To connect to a VPN, use the Internet Connect application. Internet Connect allows you to connect to PPTP (Point-to-Point Tunneling Protocol) type VPNs, which include VPNs served by Mac OS X Server, Microsoft Windows XP/2000, and to L2TP (Layer 2 Tunneling Protocol) over IPSec (IP Security Protocol), which is supported by Linux, Microsoft operating systems, and hardware VPNs by companies such as Cisco. Setting up your Mac OS X machine as a member of a VPN network is almost anticlimactically simple. Almost all the configuration is handled on the server side, so as a client, you've little to do other than fill in a few pieces of information in a dialog and a VPN connection is installed automatically. You can also set up and save multiple VPN configurations.
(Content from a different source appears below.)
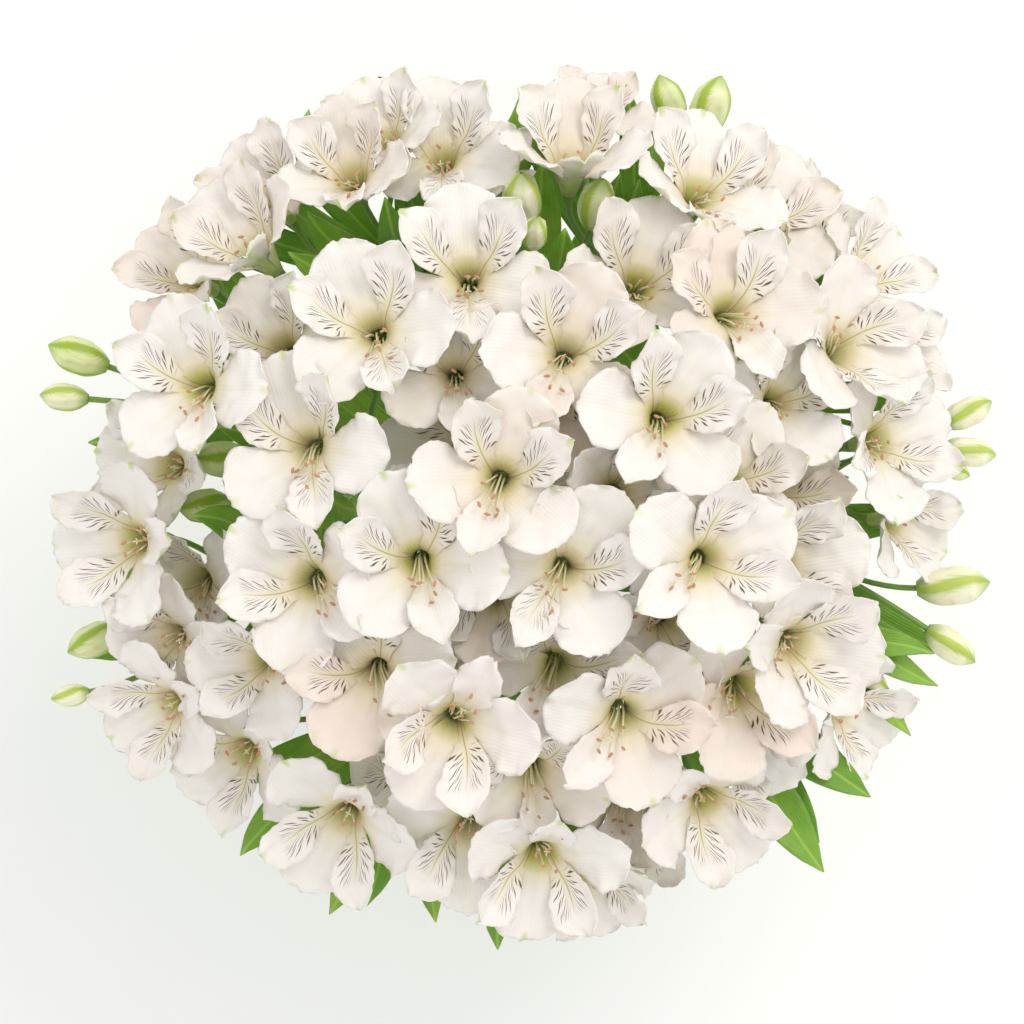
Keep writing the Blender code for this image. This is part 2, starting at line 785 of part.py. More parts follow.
def fit_limbs(owners, bloom, waves, jitters, matrix):
    """Bend and length for each tepal, the first that clears all else, and how much they cost its shape."""
    gives = []
    kept_clear = [entry for spot, entry in reserved.items() if spot != (bloom.column, bloom.row)]
    cost = 0
    for tepal, wave, jitter in zip(TEPALS, waves, jitters):
        for bend, share in FLEXES:
            shape = limb(tepal, bloom.opening, wave, bend + jitter, share, matrix)
            if not room.clashes(owners, shape, kept_clear):
                break
        else:
            cost += BLOCKED
        cost += 1 - share + abs(bend) / 90
        gives.append((bend + jitter, share))
        kept_clear.append(room.entry(shape))
    return gives, cost


def fit_bloom(owners, twins, bloom, waves, jitters):
    """The place along its axis, and the tepals' bends and lengths, that cost the bloom least."""
    best = None
    for sink in SINKS:
        matrix = bloom_matrix(bloom, sink) @ Matrix.Scale(bloom.size, 4)
        if room.clashes(owners + twins, core(matrix)):
            continue
        gives, cost = fit_limbs(owners, bloom, waves, jitters, matrix)
        cost += abs(sink) / SINK_COST + bool(room.clashes(owners, core(matrix)))
        if best is None or cost < best[0]:
            best = (cost, sink, gives)
        if cost < GOOD_FIT:
            break
    if best is None or best[0] >= BLOCKED:
        raise ValueError(f"no room for the bloom at {bloom.column}, {bloom.row}")
    return best[1], best[2]


def ray_curve(start, heading, end, axis, bend):
    reach = end - start
    first, last, push, turn = bend
    side = reach.cross(Vector((0, 0, 1))).normalized()
    aside = Matrix.Rotation(math.radians(turn), 3, reach) @ side * push
    length = reach.length
    return (start, start + heading * length * first + aside, end - axis * length * last, end)


def ray_start(name):
    """Where the next ray leaves the top of a stem, each a little lower than the last, and its heading."""
    grown[name] = grown.get(name, 0) + 1
    z = umbels[name].z - RAY_TOP - grown[name] * RAY_STEP
    place = paths[name](z)
    return place, (paths[name](z + MM) - place).normalized()


bloom_count = 0
for name, ray in order:
    stem_node = f"leafy_stem_{name}"
    stem_end, stem_heading = ray_start(name)
    if len(ray) == 1:
        node = f"bloom_{bloom_count + 1:02d}"
    else:
        node = f"blooms_{bloom_count + 1:02d}_{bloom_count + 2:02d}"
    fork = None
    for bloom in ray:
        label = f"bloom {bloom_count + 1}"
        twins = () if fork is None else (f"bloom {bloom_count}",)
        waves = [draws.uniform(-1, 1) * WAVE for _ in TEPALS]
        jitters = [draws.uniform(-1, 1) * JITTER for _ in TEPALS]
        sink, gives = fit_bloom((label, node), twins, bloom, waves, jitters)
        del reserved[bloom.column, bloom.row]
        matrix = bloom_matrix(bloom, sink) @ Matrix.Scale(bloom.size, 4)
        axis = (matrix.to_3x3() @ Vector((0, 0, 1))).normalized()
        base = matrix.translation.copy()
        start, heading = (stem_end, stem_heading) if fork is None else fork
        heading = (heading + (base - start).normalized()).normalized()
        length = (base - start).length
        ovary = OVARY_RADIUS * bloom.size

        def stalks(bend, swell=0.0):
            """The stalk that belongs to the stem, the one that belongs to the bloom, or both."""
            curve = ray_curve(start, heading, base, axis, bend)
            if len(ray) == 1:
                return [(stem_node, ray_solid(curve, 0, 1 - FACE_GAP / length, ovary, swell))]
            sunk = (*curve[:3], base + axis * HUB_SINK)
            if fork is not None:
                return [(node, ray_solid(sunk, 0, 1, ovary * 0.85, swell))]
            return [
                (stem_node, ray_solid(sunk, 0, FORK_SHARE - FACE_GAP / length, RAY_RADIUS, swell)),
                (node, ray_solid(sunk, FORK_SHARE, 1, ovary * 0.85, swell)),
            ]

        cup = core(matrix @ Matrix.Translation((0, 0, HUB_HEIGHT)), FACE_GAP)
        limbs = limbs_of(bloom, waves, gives, matrix)
        own = [room.entry(shape) for shape in (cup, *limbs)]

        def tried(bend):
            curve = ray_curve(start, heading, base, axis, bend)
            outer = ray_solid(curve, OUTER_SHARE, 1 - FACE_GAP / length, ovary, CLEARANCE)
            return stalks(bend, CLEARANCE), [outer]

        bend = first_clear(RAY_BENDS, tried, f"the ray of {label}", own)
        for owner, solid in stalks(bend):
            fuse_later(owner, solid)
            room.add(owner, solid)
        if len(ray) > 1 and fork is None:
            curve = ray_curve(start, heading, base, axis, bend)
            join = FORK_SHARE + FORK_ROOT / length
            fork = (bezier(curve, join), bezier_heading(curve, join))
        room.add(label, core(matrix, FACE_GAP))
        for shape in limbs:
            room.add(label, shape)
        fuse_later(node, bloom_solid(matrix, bloom.opening, waves, gives))
        bloom_count += 1

# Buds, on rays of the nearest head


def place_of_tip(column, row, sink):
    tip, out = dome_place(column, row)
    return tip + out * sink, out


def nearest_head(point):
    return min(HEADS, key=lambda name: (umbels[name] - point).length)


def pointing(degrees, rise):
    turn = math.radians(degrees)
    lift = math.radians(rise)
    return Vector((math.cos(turn) * math.cos(lift), math.sin(turn) * math.cos(lift), math.sin(lift)))


for column, row, degrees, length, rise in BUDS:
    heading = pointing(degrees, rise)
    tip, _ = place_of_tip(column, row, 0)
    name = nearest_head(tip)
    node = f"leafy_stem_{name}"
    start, stem_heading = ray_start(name)
    size = length * MM

    def bud_base(sink):
        tip, _ = place_of_tip(column, row, sink)
        return tip - heading * size

    def tried_bud(sink):
        solid = bud_solid(bud_base(sink), heading, size, CLEARANCE)
        return [(node, solid)], [solid]

    sink = first_clear(BUD_SINKS, tried_bud, f"the bud at {column}, {row}")
    base = bud_base(sink)
    towards = (stem_heading + (base - start).normalized()).normalized()
    stalk_end = base + heading * size * BUD_SEAT

    def bud_stalk(bend, first=0, swell=0.0):
        return ray_solid(ray_curve(start, towards, stalk_end, heading, bend), first, 1, RAY_RADIUS, swell)

    def tried_stalk(bend):
        return [(node, bud_stalk(bend, 0, CLEARANCE))], [bud_stalk(bend, OUTER_SHARE, CLEARANCE)]

    bend = first_clear(RAY_BENDS, tried_stalk, f"the ray of the bud at {column}, {row}")
    for solid in (bud_stalk(bend), bud_solid(base, heading, size)):
        fuse_later(node, solid)
        room.add(node, solid)

# Leaves


def leaf_curve(root, root_heading, tip, heading, give):
    """From its root to the tip, swung round the root and shortened as it gives way."""
    swing, rise, share = give
    reach = tip - root
    reach = Matrix.Rotation(math.radians(swing), 3, "Z") @ reach * share
    end_heading = Matrix.Rotation(math.radians(swing), 3, "Z") @ heading
    end = root + reach + Vector((0, 0, rise))
    length = (end - root).length
    start_heading = (root_heading + reach.normalized()).normalized()
    reach = length * LEAF_REACH
    return (root, root + start_heading * reach, end - end_heading * reach, end)


def grow_leaf(name, root, root_heading, tip, heading, width):
    node = f"leafy_stem_{name}"

    def blade(give, first=0, swell=0.0):
        curve = leaf_curve(root, root_heading, tip, heading, give)
        return leaf_solid(curve, width, LEAF_STATIONS[first:], swell)

    def tried(give):
        return [(node, blade(give, 0, CLEARANCE))], [blade(give, 1, CLEARANCE)]

    give = first_clear(LEAF_GIVES, tried, f"a leaf of {name}")
    solid = blade(give)
    fuse_later(node, solid)
    room.add(node, solid)


for column, row, degrees, width, rise in LEAVES:
    heading = pointing(degrees, rise)
    tip, _ = place_of_tip(column, row, -LEAF_DEPTH)
    name = nearest_head(tip)
    root, root_heading = ray_start(name)
    grow_leaf(name, root, root_heading, tip, heading, width * MM)

for name in HEADS:
    span = umbels[name].z - TIE_HEIGHT
    for k in range(STEM_LEAVES[stems[name][0]]):
        z = TIE_HEIGHT + span * (STEM_LEAF_START + STEM_LEAF_STEP * k)
        root = paths[name](z)
        root_heading = (paths[name](z + MM) - root).normalized()
        turn = draws.uniform(-1, 1) * STEM_LEAF_SCATTER + GOLDEN_ANGLE * k
        outward = math.degrees(math.atan2(root.y, root.x)) if stems[name][0] == "outer" else turn
        azimuth = outward + STEM_LEAF_TURN * turn
        tip = root + pointing(azimuth, STEM_LEAF_RISE) * STEM_LEAF_LENGTH
        grow_leaf(name, root, root_heading, tip, pointing(azimuth, STEM_LEAF_DROOP), STEM_LEAF_WIDTH)

# The tie


def waist_at(height):
    """Inner radius of the tie at a height from its middle: just outside the corners of all the stems."""
    z = TIE_HEIGHT + height
    reach = 0
    for points in stem_corners:
        for low, high in zip(points, points[STEM_SIDES:]):
            if low.z <= z < high.z:
                corner = low.lerp(high, (z - low.z) / (high.z - low.z))
                reach = max(reach, math.hypot(corner.x, corner.y))
    return (reach + FACE_GAP) / math.cos(math.pi / TIE_SIDES)


def tie_solid():
    """A waisted band with a ridge for each turn, closed round the bundle."""
    half = TIE_TURNS * TIE_TURN / 2
    steps = 2 * TIE_TURNS
    profile = []
    for k in range(steps + 1):
        height = half - 2 * half * k / steps
        ridge = TIE_THICKNESS - (TIE_GROOVE if k % 2 == 0 else 0)
        profile.append((waist_at(height) + ridge, height))
    profile += [(waist_at(height), height) for height in (-half, 0, half)]
    points = []
    faces = []
    for k in range(TIE_SIDES):
        turn = math.tau * k / TIE_SIDES
        for radius, height in profile:
            points.append(Vector((math.cos(turn) * radius, math.sin(turn) * radius, TIE_HEIGHT + height)))
    size = len(profile)
    for k in range(TIE_SIDES):
        for j in range(size):
            following = (k + 1) % TIE_SIDES
            after = (j + 1) % size
            faces.append((k * size + j, following * size + j, following * size + after, k * size + after))
    return points, faces


TIE = "raffia_tie"
fuse_later(TIE, tie_solid())
out = pointing(KNOT_SIDE, 0)
across = Vector((-out.y, out.x, 0))
knot = out * (waist_at(0) + TIE_THICKNESS + KNOT_STAND) + Vector((0, 0, TIE_HEIGHT))
fuse_later(TIE, bud_solid(knot - across * KNOT_LENGTH / 2, across, KNOT_LENGTH))
for way in (-1, 1):
    drop = Vector((0, 0, TAIL_DROP - way * TAIL_UNEVEN))
    root = knot + across * way * KNOT_LENGTH / 5 + Vector((0, 0, way * BLADE))
    tip = root + out * TAIL_OUT + across * way * TAIL_SPREAD - drop
    curve = (root, root + out * TAIL_OUT * 0.7 + across * way * TAIL_SPREAD * 0.35, tip + drop / 2, tip)
    fuse_later(TIE, leaf_solid(curve, TAIL_WIDTH, TAIL_STATIONS))


# Objects

def material(name, colour, roughness):
    made = bpy.data.materials.new(name)
    made.use_nodes = True
    shader = made.node_tree.nodes["Principled BSDF"]
    shader.inputs["Base Color"].default_value = (*colour, 1)
    shader.inputs["Roughness"].default_value = roughness
    return made


def mesh_object(name, solid):
    points, faces = solid
    mesh = bpy.data.meshes.new(name)
    mesh.from_pydata(points, [], faces)
    work = bmesh.new()
    work.from_mesh(mesh)
    bmesh.ops.triangulate(work, faces=[face for face in work.faces if len(face.verts) > 3])
    bmesh.ops.recalc_face_normals(work, faces=work.faces)
    work.to_mesh(mesh)
    work.free()
    made = bpy.data.objects.new(name, mesh)
    bpy.context.scene.collection.objects.link(made)
    return made


def keep_outer_skin(mesh):
    """Fills the hollows that a union sealed, and drops loose scraps: only the largest skin stays."""
    work = bmesh.new()
    work.from_mesh(mesh)
    unseen = set(work.faces)
    skins = []
    while unseen:
        front = [unseen.pop()]
        skin = list(front)
        while front:
            near = {face for edge in front.pop().edges for face in edge.link_faces} & unseen
            unseen -= near
            front += near
            skin += near
        skins.append(skin)
    skins.sort(key=len)
    bmesh.ops.delete(work, geom=[face for skin in skins[:-1] for face in skin], context="FACES")
    work.to_mesh(mesh)
    work.free()


def fused(name, pieces):
    """One object from a node's solids, joined by a Boolean union that is applied."""
    whole = mesh_object(name, pieces[0])
    if len(pieces) > 1:
        rest = bpy.data.collections.new("rest")
        bpy.context.scene.collection.children.link(rest)
        parts = [mesh_object(f"{name}_piece", piece) for piece in pieces[1:]]
        for part in parts:
            bpy.context.scene.collection.objects.unlink(part)
            rest.objects.link(part)
        union = whole.modifiers.new("union", "BOOLEAN")
        union.operation = "UNION"
        union.operand_type = "COLLECTION"
        union.collection = rest
        union.solver = "MANIFOLD"
        graph = bpy.context.evaluated_depsgraph_get()
        joined = bpy.data.meshes.new_from_object(whole.evaluated_get(graph))
        whole.modifiers.clear()
        whole.data = joined
        keep_outer_skin(joined)
        for part in parts:
            bpy.data.objects.remove(part)
        bpy.data.collections.remove(rest)
    whole.data.shade_smooth()
    whole.data.set_sharp_from_angle(angle=math.radians(35))
    return whole


for node, pieces in solids.items():
    if node.startswith("leafy_stem"):
        look = material(f"green_{node}", GREEN, 0.45)
    elif node == TIE:
        look = material("raffia", STRAW, 0.8)
    else:
        look = material(f"white_{node}", CREAM_WHITE, 0.55)
    made = fused(node, pieces)
    made.data.materials.clear()
    made.data.materials.append(look)
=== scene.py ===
# White alstroemeria, hand-tied in a round spiral bunch that stands on its cut ends.
# Metres, +Z up. The origin is on the surface that it stands on, below the middle of the dome.

import math
import random
from collections import namedtuple

import bpy
from mathutils import Matrix, Vector, kdtree, noise


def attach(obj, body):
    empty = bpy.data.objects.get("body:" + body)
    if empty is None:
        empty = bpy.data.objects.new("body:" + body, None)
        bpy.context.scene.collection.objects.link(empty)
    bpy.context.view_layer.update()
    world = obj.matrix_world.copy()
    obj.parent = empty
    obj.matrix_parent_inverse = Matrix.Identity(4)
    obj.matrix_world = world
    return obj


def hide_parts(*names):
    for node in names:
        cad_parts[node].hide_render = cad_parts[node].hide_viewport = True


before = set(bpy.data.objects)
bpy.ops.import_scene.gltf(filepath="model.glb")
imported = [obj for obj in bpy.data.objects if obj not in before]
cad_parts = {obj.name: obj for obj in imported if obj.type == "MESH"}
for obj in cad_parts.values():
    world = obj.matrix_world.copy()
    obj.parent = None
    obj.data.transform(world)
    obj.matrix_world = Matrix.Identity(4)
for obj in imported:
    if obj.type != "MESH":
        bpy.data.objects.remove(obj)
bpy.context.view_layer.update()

# The flowering stems: fourteen stems of alstroemeria, gathered in a spiral and cut level.
# Each is a juicy green stalk whose top carries an umbel of thin rays, one bloom on most and two
# on a forked one. Below its bloom each ray swells into a green ovary with six ribs.
MM = 0.001
UP = Vector((0, 0, 1))
DOME_RADIUS = 172 * MM
DOME_RISE = 122 * MM
DOME_MIDDLE = 252 * MM
DOME_EDGE = 0.97
FACING_SHARE = 0.72
VIEW_MIDDLE = (503, 498)
VIEW_STEP = 0.38 * MM
VIEW_TOP = 395 * MM
EYE_HEIGHT = 1750 * MM
SETTLING_STEPS = 12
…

Figure 7.17 shows the connection dialog for setting up a VPN connection. You can also edit the configuration as needed.
Figure 7.17. Setting up a VPN in the Internet Connect application.
Additionally, you can choose to show VPN status in the menu bar. From the menu bar, you can connect or disconnect, choose to show time connected, choose to show status while connected, and open Internet Connect.
After you have configured a VPN, its configuration is added to the Network preferences pane. Figure 7.18 shows the Network Status subpane with a VPN interface included.
Figure 7.18. The VPN interface is now included in the Network preferences pane.